Four hundred dog names have survived from antiquity. Some of them are from the “Cynegeticus” of Xenophon, who provides the huntsman with a list of possible names for hounds. Short, two-syllable names facilitate the hunter in calling his hounds. As examples he gives ‘Psyche’ (soul), ‘Chara’ (joy), ‘Hybris’ (hubris), ‘Methepon’ (helper), ‘Lailaps’ (whirlwind).
These names, which may be taken as representative of Greek dog-names, indicate something of the assumptions underlying the kinship between man and dog was regarded not as a creature possessing a complete human personality but as exemplifying some generalize or spiritual force.
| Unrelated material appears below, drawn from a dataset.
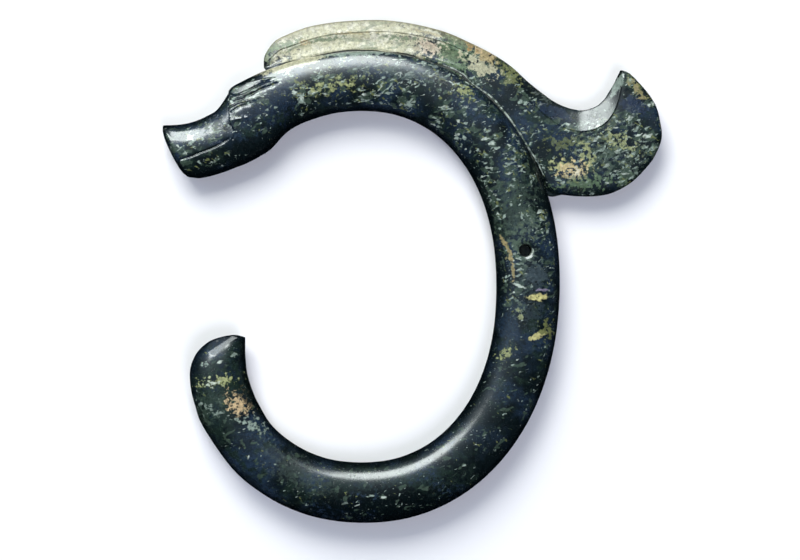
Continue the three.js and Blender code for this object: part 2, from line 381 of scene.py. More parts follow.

Plato discusses the qualities of the guardian dog and holds up the dog as an exemplar. According to him, comparable to a true lover of wisdom, a dog can distinguish between an unknown person and an acquaintance.
The sense of reciprocity applies also to the dog, which was never far removed from the herdsman. The dog served as a faithful companion to ward off the cattle-robbers and scavengers, cats and the wild dogs, which preyed on a man’s possessions and peace of mind.
The origins of man’s relationship with the dog may thus have a symbiotic basis, and this may incidentally help to explain the deep emotional tie between the two creatures. At death certain dogs were buried and eulogized in a manner not unlike that which their masters might expect for themselves.
In the Odyssey, the loyal dog Argos recognizes Odysseus, who is miraculously disguised as a beggar with the help of the goddess Athena, on his secretive return to Ithaca. Homer’s account of the man-dog relationship might be the first written story about this bond.
In summary, man’s relationship with animals in Ancient Greece was neither one of superiority nor of submission. By virtue of his reason and technical accomplishment man harnesses the domesticated animal and makes it work for him.
Between the shepherd and his flock or the hunter and his dog there or the homeowner and the cat there is a sense of reciprocity. The animal is a source of comfort, even joy for the man, while the man offers food, shelter and safety to the animal.